Watson avers that the district court violated the Eighth Amendment by imposing a
-5- No. 25-3272, United States v. Watson
consecutive sentence, which he argues removes his possibility of parole. We review a
constitutional challenge to a sentence de novo. United States v. Moore, 643 F.3d 451, 454 (6th
Cir. 2011).
The Eighth Amendment prohibits “cruel and unusual punishments.” U.S. Const. amend.
VIII. A sentence violates the Eighth Amendment when there is an “extreme disparity” between
the crime committed and the sentence imposed. Moore, 643 F.3d at 454 (quoting United States v.
Layne, 324 F.3d 464, 474 (6th Cir. 2003)). But we “grant substantial deference to the broad
authority that legislatures necessarily possess in determining the types and limits of punishments
for crimes, as well as to the discretion that trial courts possess in sentencing convicted criminals.”
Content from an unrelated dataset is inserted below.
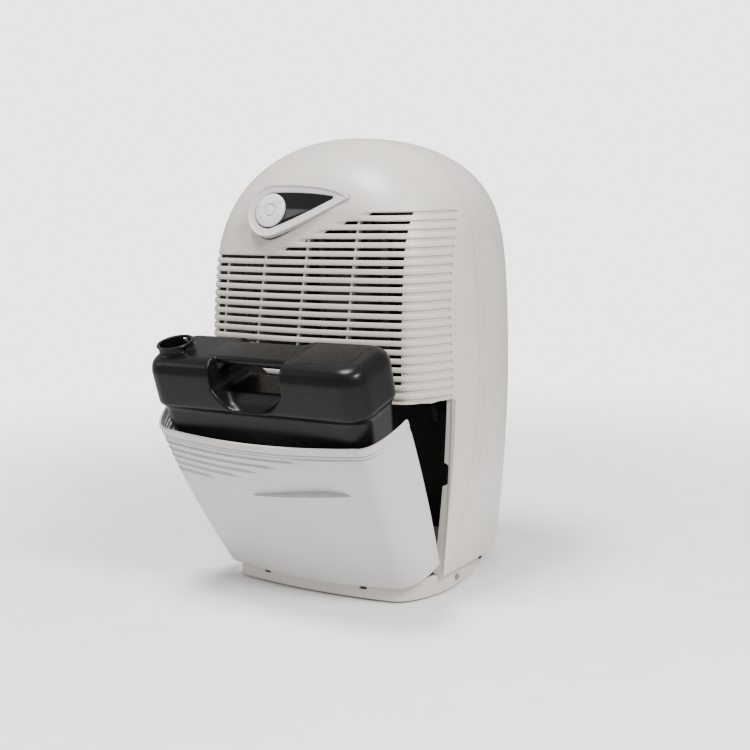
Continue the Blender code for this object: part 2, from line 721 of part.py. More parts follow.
def make_rear_cover():
    """The rear moulding with the opening for the air intake and holes for cord and drain."""
    cover = shell_from("rear_cover", rear_surface, "cream_abs", CASE_WALL, Vector((0.0, 0.0, 0.27)))
    opening = prism("intake_hole", rounded_rectangle(INTAKE_HALF_WIDTH, INTAKE_HALF_HEIGHT, 0.012,
                                                     3, (0.0, INTAKE_Z)),
                    CASE_REAR_Y - 0.03, CASE_REAR_Y + 0.03, "Y")
    boolean(cover, opening)
    for name, x, z, radius in (("cord_hole", CORD_X, CORD_Z, CORD_STEM_RADIUS + 0.0004),
                               ("drain_hole", DRAIN_X, DRAIN_Z, DRAIN_RADIUS + 0.0004)):
        boolean(cover, cylinder(name, radius, 0.04, (x, CASE_REAR_Y, z), "Y", sides=SMALL_SIDES))
    number = 0
    for x in (-REAR_SCREW_X, REAR_SCREW_X):
        for z in (REAR_SCREW_LOW_Z, REAR_SCREW_HIGH_Z):
            number += 1
            make_screw(f"rear_screw_{number}", (x, CASE_REAR_Y + GAP, z), "Y", 1)
    return cover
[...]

Solem v. Helm, 463 U.S. 277, 290 (1983). And a “sentence within the statutory maximum set by
statute generally does not constitute cruel and unusual punishment.” Moore, 643 F.3d at 455
(citation modified).
The district court imposed a within-Guidelines sentence of 24 months’ imprisonment and
determined the sentence should run consecutive to Watson’s state sentence of life with the
possibility of parole. Given the egregious nature of Watson’s breach of trust while on supervised
release, his sentence does not pose an unconstitutional disparity.
IV.
For these reasons, we affirm the judgment of the district court.
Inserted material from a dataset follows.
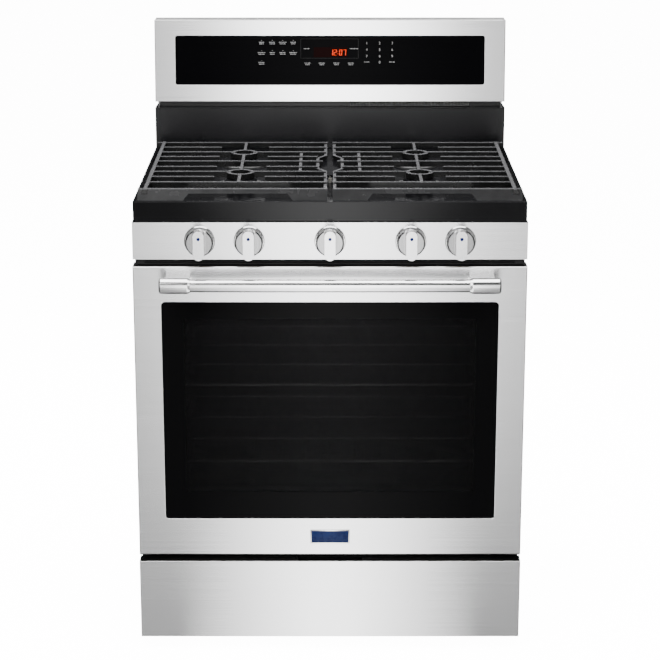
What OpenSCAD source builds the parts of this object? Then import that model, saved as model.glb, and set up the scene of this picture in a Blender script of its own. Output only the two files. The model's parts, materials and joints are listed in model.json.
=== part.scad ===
// Freestanding gas range, 30 inch class: sealed burners, convection oven, storage drawer.
// Millimetres, +Z up, front towards -Y, origin on the floor under the centre of the box.

/* [Overall] */
// Width across the two side panels
body_w = 756; // [640:1:907]
// Height of the cooktop's front edge above the floor
cook_h = 914; // [800:1:1096]
// Height of the backguard's top edge above the floor
total_h = 1188; // [1150:1:1420]
// Depth from the rear cover to the door's front face
depth = 660; // [580:1:790]
// Height of the gap under the cabinet, taken up by the levelling feet
foot_h = 24; // [18:1:40]

/* [Drawer] */
// Height of the drawer front
drawer_h = 162.5; // [130:0.5:195]
// Depth of the drawer pan from its front wall
pan_d = 560; // [450:1:600]

/* [Door] */
// Height of the steel rail above the window
rail_top = 70.5; // [60:0.5:90]
// Height of the steel rail under the window
rail_bottom = 76; // [62:0.5:95]
// Width of the steel stile on each side of the window
rail_side = 54; // [45:0.5:70]
// How far the handle stands out from the door
handle_out = 70; // [60:1:84]
// Diameter of the handle tube
handle_d = 24.5; // [20:0.5:29]
// Overall length of the handle
handle_w = 649; // [520:1:700]

/* [Controls] */
// Height of the steel control panel
panel_h = 72.5; // [70:0.5:87]
// Distance from the centre knob to the two inner knobs
knob_in_x = 155; // [130:1:170]
// Distance from the centre knob to the two outer knobs
knob_out_x = 250; // [240:1:300]
// Diameter of a knob's skirt
knob_d = 54; // [45:1:62]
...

-6- No. 25-3272, United States v. Watson
COLE, Circuit Judge, concurring in part and dissenting in part. I concur in the majority’s
analysis and conclusion that the district court did not violate Watson’s Eighth Amendment rights
by imposing a consecutive sentence. Because I believe the district court failed to consider the
applicable sentencing factors, however, I would vacate the district court’s sentence and remand
the case for resentencing. Thus, I respectfully dissent in part.
District courts maintain discretion in deciding whether to impose consecutive or concurrent
sentences. 18 U.S.C. § 3584(a). But “in making the determination, courts must consider the
§ 3553(a) factors . . . and must make generally clear the rationale under which it has imposed the
consecutive sentence.” United States v. Morris, 71 F.4th 475, 483 (6th Cir. 2023) (citation
modified). Although I agree with the majority opinion that the district court need not “engage in
a ritualistic incantation” of the § 3553(a) factors, see United States v. Washington, 147 F.3d 490,
491 (6th Cir. 1998) (citation modified), we must nonetheless find “‘sufficient evidence in the
record to affirmatively demonstrate the court’s consideration of’ the § 3553(a) factors.” United
States v. Thomas-Mathews, 81 F.4th 530, 545–46 (6th Cir. 2023) (quoting United States v.
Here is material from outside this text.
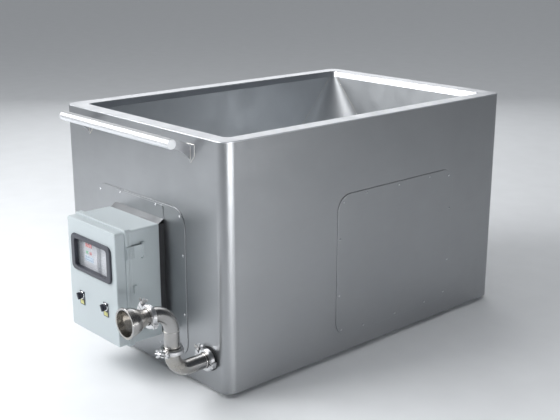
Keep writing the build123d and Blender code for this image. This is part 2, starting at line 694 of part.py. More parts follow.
def seal_ring(plane):
    ring_face = Circle(ferrule_radius - 1) - Circle(tube_bore)
    return plane * extrude(ring_face, seal_half, both=True)


wall_joint = Plane(origin=(arm_x, wall_joint_y, outlet_height), z_dir=(0, -1, 0))
riser_joint = Plane(origin=(arm_x, riser_y, riser_joint_height), z_dir=(0, 0, 1))
spout_joint = Plane(origin=(arm_x, spout_joint_y, spout_height), z_dir=(0, -1, 0))
nodes["wall_joint_seal"] = seal_ring(wall_joint)
nodes["riser_joint_seal"] = seal_ring(riser_joint)
nodes["spout_joint_seal"] = seal_ring(spout_joint)

# Lower elbow: from the wall joint forwards, then up to the riser joint.
elbow_face = wall_joint.offset(seal_half + swivel_gap)
elbow = ferrule(elbow_face)
straight_start = elbow_face.origin + Vector(0, -ferrule_length, 0)
bend_start = Vector(arm_x, riser_y + lower_bend_radius, outlet_height)
elbow += tube_between(straight_start, bend_start, tube_radius, tube_bore)
elbow += bend(Plane(origin=bend_start, x_dir=(0, 0, 1), z_dir=(0, -1, 0)), lower_bend_radius,
              tube_radius, tube_bore)
riser_low_face = riser_joint_height - seal_half
elbow += ferrule(Plane(origin=(arm_x, riser_y, riser_low_face), z_dir=(0, 0, -1)))
nodes["lower_elbow"] = elbow

# Riser with the upper bend: up from the riser joint, then forwards to the spout joint.
riser_face = riser_joint.offset(seal_half + swivel_gap)
riser = ferrule(riser_face)
upper_start = Vector(arm_x, riser_y, spout_height - upper_bend_radius)
riser += tube_between(riser_face.origin + Vector(0, 0, ferrule_length), upper_start, tube_radius, tube_bore)
riser += bend(Plane(origin=upper_start, x_dir=(0, -1, 0), z_dir=(0, 0, 1)), upper_bend_radius,
              tube_radius, tube_bore)
riser_out_face = spout_joint_y + seal_half
riser += ferrule(Plane(origin=(arm_x, riser_out_face, spout_height), z_dir=(0, 1, 0)))
nodes["riser_elbow"] = riser

# Spout: ferrule, flaring body, straight mouth with a rolled lip.
mouth_bore = 43.0
lip_radius = 50.5
wall = 1.8
flare_end = 66.0
spout_profile = Curve() + [
    Polyline((tube_bore, 0), (ferrule_radius, 0), (ferrule_radius, 2.9), (26.8, 4.9), (tube_radius, 6.6),
             (tube_radius, 12.0)),
    Spline((tube_radius, 12.0), (32.0, 34.0), (mouth_bore + wall, flare_end), tangents=((0.1, 1), (0.12, 1))),
    Line((mouth_bore + wall, flare_end), (mouth_bore + wall, spout_length - 7.0)),
    Polyline((mouth_bore + wall, spout_length - 7.0), (lip_radius - 1.0, spout_length - 5.0)),
    ThreePointArc((lip_radius - 1.0, spout_length - 5.0), (lip_radius, spout_length - 2.5),
                  (lip_radius - 1.0, spout_length)),
    Line((lip_radius - 1.0, spout_length), (mouth_bore, spout_length)),
    Line((mouth_bore, spout_length), (mouth_bore, flare_end)),
    Spline((mouth_bore, flare_end), (32.0 - wall, 34.0), (tube_bore, 12.0),
           tangents=((-0.12, -1), (-0.1, -1))),
    Line((tube_bore, 12.0), (tube_bore, 0)),
]
spout = revolve(make_face(Plane.XZ * spout_profile), Axis.Z)
nodes["spout"] = spout_joint.offset(seal_half) * spout


# ---- Clamps: local Z is the pipe's axis, the ears are on +X and the bolt points to -Y -----
def clamp_parts(plane, wing_turn):
    groove = Polyline((ferrule_radius + 0.3, -4.3), (27.4, -6.2), (27.4, -clamp_half_width),
                      (36.0, -clamp_half_width), (clamp_outer, -5.0), (clamp_outer, 5.0),
                      (36.0, clamp_half_width), (27.4, clamp_half_width), (27.4, 6.2),
                      (ferrule_radius + 0.3, 4.3), close=True)
    band = revolve(make_face(Plane.XZ * groove), Axis.Z)
    split = 1.5
    seat_edge = nut_seat - bolt_pin_y
    slot = Pos(clamp_ear_x + 6, 0, 0) * Box(24.0, 60.0, 7.0)
    halves = []
    for side in (-1, 1):
        half = band & (Pos(0, side * (60 + split), 0) * Box(120, 120, 40))
        far_edge = seat_edge if side < 0 else bolt_pin_y + 6.0
        ear = Pos(clamp_outer - 3 + 7.0, side * (split + far_edge) / 2, 0) * Box(18.0, far_edge - split, 15.0)
        half += ear
        half -= slot
        if side < 0:
            # The nut slides round this seat as the bolt swings clear.
            seat = Pos(clamp_ear_x, bolt_pin_y, 0) * Cylinder(nut_seat, 40)
            half -= (Pos(clamp_ear_x, -far_edge / 2 - 6, 0) * Box(30, far_edge + 12, 40)) - seat
        else:
            half -= Pos(clamp_ear_x, bolt_pin_y, 0) * Cylinder(clamp_pin_radius + 0.01, 40)
        half += Pos(-clamp_outer - 1.5, side * (split + 4.5), 0) * Box(9.0, 9.0, 15.0)
        half -= Pos(-clamp_outer - 3.0, 0, 0) * Cylinder(clamp_pin_radius + running_clearance, 40)
        halves.append(plane * half)
    hinge_pin = Pos(-clamp_outer - 3.0, 0, 0) * Cylinder(clamp_pin_radius, 18.0)
    bolt_pin = Pos(clamp_ear_x, bolt_pin_y, 0) * Cylinder(clamp_pin_radius, 17.0)
    bolt_axis = Plane(origin=(clamp_ear_x, bolt_pin_y, 0), x_dir=(1, 0, 0), z_dir=(0, -1, 0))
    bolt = bolt_axis * Cylinder(bolt_radius, bolt_length, align=(Align.CENTER, Align.CENTER, Align.MIN))
    bolt += Pos(clamp_ear_x, bolt_pin_y, 0) * Cylinder(5.4, 6.4)
    bolt -= Pos(clamp_ear_x, bolt_pin_y, 0) * Cylinder(clamp_pin_radius + running_clearance, 20)
    hub = Pos(0, 0, nut_seat + 0.4) * Cone(7.0, 5.0, 10.0, align=(Align.CENTER, Align.CENTER, Align.MIN))
    wing_outline = Polyline((0, nut_seat + 3.0), (5.5, nut_seat + 3.0), (14.0, nut_seat + 12.0),
                            (13.5, nut_seat + 19.0), (9.5, nut_seat + 20.0), (5.0, nut_seat + 12.5),
                            (0, nut_seat + 9.0), close=True)
    blade = extrude(Plane.XZ * make_face(wing_outline), 1.6, both=True)
    blade = fillet(blade.edges().filter_by(Axis.Y).sort_by(Axis.X)[-4:], 1.6)
    nut = hub + blade + Rot(0, 0, 180) * blade
    nut -= Cylinder(bolt_radius + running_clearance, 200)
    nut_turned = bolt_axis * (Rot(0, 0, wing_turn) * nut)
    return halves, [plane * hinge_pin, plane * bolt_pin], plane * bolt, plane * nut_turned


def clamp_plane(origin, angle, across, up, axis):
    x_dir = Vector(across) * cos(radians(angle)) + Vector(up) * sin(radians(angle))
    return Plane(origin=origin, x_dir=x_dir, z_dir=axis)


clamps = {
    "wall": (clamp_plane(wall_joint.origin, 170.0, (1, 0, 0), (0, 0, 1), (0, -1, 0)), 52.0),
    "riser": (clamp_plane(riser_joint.origin, -64.0, (1, 0, 0), (0, 1, 0), (0, 0, 1)), 90.0),
    "spout": (clamp_plane(spout_joint.origin, 150.0, (1, 0, 0), (0, 0, 1), (0, -1, 0)), 52.0),
}
for name, (plane, wing_turn) in clamps.items():
    halves, pins, bolt, nut = clamp_parts(plane, wing_turn)
    nodes[name + "_clamp"] = halves + pins
    nodes[name + "_clamp_bolt"] = bolt
    nodes[name + "_clamp_wing_nut"] = nut

# ---- Pump set and inner pipework --------------------------------------------------------
pump_front = pump_y - pump_half_depth
pump_rear = pump_y + pump_half_depth
shell_wall = 5.0


def along_y(y0, y1, radius, x=pump_x, z=pump_axis_height):
    return tube_between((x, y0, z), (x, y1, z), radius, 0)


discharge_start_x = pump_x + 60.0
casing = along_y(pump_front, pump_rear, pump_radius)
casing += tube_between((pump_x, pump_y, outlet_height), (pump_x + pump_radius + 15, pump_y, outlet_height),
                       tube_radius, 0)
casing -= along_y(pump_front + shell_wall, pump_rear - shell_wall, pump_radius - shell_wall)
casing -= tube_between((discharge_start_x, pump_y, outlet_height), (pump_x + 120, pump_y, outlet_height),
                       tube_bore, 0)
casing -= along_y(pump_front - 1, pump_front + shell_wall + 1, tube_bore)
casing -= along_y(pump_rear - shell_wall - 1, pump_rear + 1, shaft_radius + running_clearance)
nodes["pump_casing"] = casing

impeller_radius = 60.0
rotor = along_y(pump_y - 6, pump_y, impeller_radius) + along_y(pump_y - 14, pump_y + 12, 18.0)
for turn in range(6):
    vane = Pos(38.0, 0, 0) * Box(40.0, 4.0, 12.0)
    vane_plane = Plane(origin=(pump_x, pump_y - 11, pump_axis_height), x_dir=(1, 0, 0), z_dir=(0, 1, 0))
    rotor += vane_plane * (Rot(0, 0, 60.0 * turn) * vane)
rotor += along_y(pump_y, 10.0, shaft_radius)
nodes["pump_rotor"] = rotor

motor = along_y(motor_front, motor_rear, motor_radius - 8)
motor += along_y(pump_rear, motor_front, 48.0)
motor += along_y(motor_rear - 30, motor_rear, motor_radius)
motor += along_y(motor_front, motor_front + 12, motor_radius)
fin_plane = Plane(origin=(pump_x, motor_front + 12, pump_axis_height), x_dir=(1, 0, 0), z_dir=(0, 1, 0))
fin_length = motor_rear - 30 - motor_front - 12
for turn in range(18):
    fin = Pos(motor_radius - 7, 0, 0) * Box(12.0, 3.0, fin_length,
                                            align=(Align.CENTER, Align.CENTER, Align.MIN))
    motor += fin_plane * (Rot(0, 0, 20.0 * turn) * fin)
motor += block((pump_x - 40, -140, pump_axis_height + 50), (pump_x + 40, -60, pump_axis_height + 95))
plate_top = rail_height + rail_size / 2 + 6
for y in (-180.0, -20.0):
    motor += block((pump_x - 60, y - 12, plate_top), (pump_x + 60, y + 12, pump_axis_height - 40))
motor -= along_y(pump_rear - 1, 12.0, shaft_radius + running_clearance)
nodes["motor_housing"] = motor
nodes["base_frame"] += block((pump_x - 90, -310, plate_top - 6), (pump_x + 90, 20, plate_top))

suction_bend = 60.0
suction_low = (pump_x, drain_y, pump_axis_height + suction_bend)
floor_at_drain = floor_middle_height + drain_y * sin(radians(floor_fall_angle))
suction = tube_between(suction_low, (pump_x, drain_y, floor_at_drain - 1.5), tube_radius, tube_bore)
suction += bend(Plane(origin=suction_low, x_dir=(0, 1, 0), z_dir=(0, 0, -1)), suction_bend,
                tube_radius, tube_bore)
suction += tube_between((pump_x, drain_y + suction_bend, pump_axis_height),
                        (pump_x, pump_front, pump_axis_height), tube_radius, tube_bore)

discharge_bend = 60.0
discharge_x = pump_x + pump_radius + 15
discharge_turn = (arm_x - discharge_bend, pump_y, outlet_height)
discharge = tube_between((discharge_x, pump_y, outlet_height), discharge_turn, tube_radius, tube_bore)
discharge += bend(Plane(origin=discharge_turn, x_dir=(0, -1, 0), z_dir=(1, 0, 0)), discharge_bend,
                  tube_radius, tube_bore)
discharge += tube_between((arm_x, pump_y - discharge_bend, outlet_height), stub_start, tube_radius, tube_bore)
discharge += stub
nodes["pump_pipes"] = [suction, discharge]

os.makedirs("parts", exist_ok=True)
for name, shape in nodes.items():
    solids = []
    for piece in (shape if isinstance(shape, list) else [shape]):
        solids += piece.solids()
    moved = [Pos(-origin_x, -origin_y, 0) * solid for solid in solids]
    export_step(moved[0] if len(moved) == 1 else Compound(children=moved), "parts/" + name + ".step")
print(len(nodes), "nodes, origin offset", origin_x, origin_y)
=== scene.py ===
import json
from math import cos, sin, pi, radians

import bmesh
import bpy
from mathutils import Matrix, Vector


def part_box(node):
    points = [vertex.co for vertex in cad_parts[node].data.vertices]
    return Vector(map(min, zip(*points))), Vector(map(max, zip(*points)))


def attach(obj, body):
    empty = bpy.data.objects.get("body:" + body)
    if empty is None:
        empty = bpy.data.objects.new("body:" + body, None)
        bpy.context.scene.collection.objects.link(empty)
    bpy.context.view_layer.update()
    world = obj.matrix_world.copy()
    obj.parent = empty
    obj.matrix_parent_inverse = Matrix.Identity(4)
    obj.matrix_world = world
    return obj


# Open-topped jacketed milk tank: camera, studio, procedural materials for every CAD node,
# and the weld beads that the CAD solids leave out. Metres, CAD frame.

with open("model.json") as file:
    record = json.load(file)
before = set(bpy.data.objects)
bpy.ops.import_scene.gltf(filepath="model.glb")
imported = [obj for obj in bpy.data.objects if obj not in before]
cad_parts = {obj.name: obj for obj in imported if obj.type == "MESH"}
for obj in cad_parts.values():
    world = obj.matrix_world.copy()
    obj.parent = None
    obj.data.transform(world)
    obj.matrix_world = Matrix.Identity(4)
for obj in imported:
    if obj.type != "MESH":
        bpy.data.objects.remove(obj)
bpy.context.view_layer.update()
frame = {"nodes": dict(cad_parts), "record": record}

# ---- Camera ------------------------------------------------------------------------------
CAMERA_PLACE = Vector((2.73885, -2.3621, 1.499))
CAMERA_AZIMUTH = 47.94
CAMERA_ELEVATION = 16.17
CAMERA_ROLL = 0.06
CAMERA_LENS = 62.65
SENSOR_WIDTH = 36.0


def add_camera():
    azimuth, elevation, roll = (radians(a) for a in (CAMERA_AZIMUTH, CAMERA_ELEVATION, CAMERA_ROLL))
    back = Vector((sin(azimuth) * cos(elevation), -cos(azimuth) * cos(elevation), sin(elevation)))
    right = Vector((cos(azimuth), sin(azimuth), 0))
    up = back.cross(right)
    turned_right = right * cos(roll) + up * sin(roll)
    turned_up = up * cos(roll) - right * sin(roll)
    data = bpy.data.cameras.new("camera")
    data.lens = CAMERA_LENS
    data.sensor_width = SENSOR_WIDTH
    camera = bpy.data.objects.new("camera", data)
    bpy.context.scene.collection.objects.link(camera)
    turn = Matrix((turned_right, turned_up, back)).transposed().to_4x4()
    camera.matrix_world = Matrix.Translation(CAMERA_PLACE) @ turn
    bpy.context.scene.camera = camera


# ---- Studio ------------------------------------------------------------------------------
TANK_MIDDLE = Vector((0, 0, 0.45))
# Name, azimuth, elevation, distance, width, height and power of each area light.
SOFTBOXES = (
    ("front_left_box", -31, 37, 4.4, 3.2, 2.6, 262),
    ("corner_box", 84, -2, 4.0, 3.0, 0.5, 62),
    ("back_left_box", -130, 24, 4.6, 4.0, 2.2, 42),
    ("top_box", 0, 88, 4.2, 4.0, 4.0, 14),
)
WORLD_COLOR = (0.40, 0.44, 0.50, 1)
WORLD_STRENGTH = 0.20
FLOOR_COLOR = (0.68, 0.70, 0.72)
FLOOR_HALF_SIZE = 30
FLOOR_WASH_STRENGTH = 0.95
FLOOR_WASH_SPREAD = 70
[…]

McBride, 434 F.3d 470, 475 n.3 (6th Cir. 2006)). The record here lacks such evidence.
When sentencing Watson, the district court identified the Guidelines range of 24 months
and noted that it could run Watson’s sentence either consecutively or concurrently to his state
sentences. The court underscored that Watson committed his new offenses while the district court
“was responsible to the community for [his] behavior.” (Supervised Release Violation Hr’g Tr.,
R. 59, PageID 233; see also id. at 237, 239.) And the court said that it was “not sentencing now
. . . or considering sentencing Mr. Watson for [the violation] conduct.” (Id. at PageID 236.)
Although the district court properly acknowledged the sentences available to Watson and
considered the applicable Guidelines range, the record does not reflect that the court considered
-7- No. 25-3272, United States v. Watson
the remaining factors set forth in § 3553(a) such as Watson’s history and characteristics or the
need for adequate deterrence and protection of the public. The district court’s written order
reinforces my conclusion. In its written order, the district court explained that it “imposed the
sentence due to the violent nature of the offenses committed while on supervision.” (Mins. &
Order, R. 56, PageID 225.) It offered no further discussion of the § 3553(a) factors.
For its part, the government cites to its own statements during trial discussing Watson’s
“history of violence” and the need to “afford adequate deterrence and protect the public from future
crimes” as evidence that the district court considered the § 3553(a) factors. (Appellee Br. 17
(quoting Supervised Release Violation Hr’g Tr., R. 59, PageID 234–35).) The district court,
however, must explain the sentence it imposes, and it did not reference or adopt the government’s
statements. See United States v. Thomas, 498 F.3d 336, 340–41 (6th Cir. 2007) (explaining that a
district court cannot only note the parties’ arguments but must make clear its own reasoning on the
record). The government’s statements alone do not provide a sufficient explanation.
In my opinion, the district court abused its discretion by failing to discuss several of the
§ 3553(a) factors. I therefore conclude that Watson’s sentence is procedurally unreasonable and
would vacate his sentence and remand for resentencing.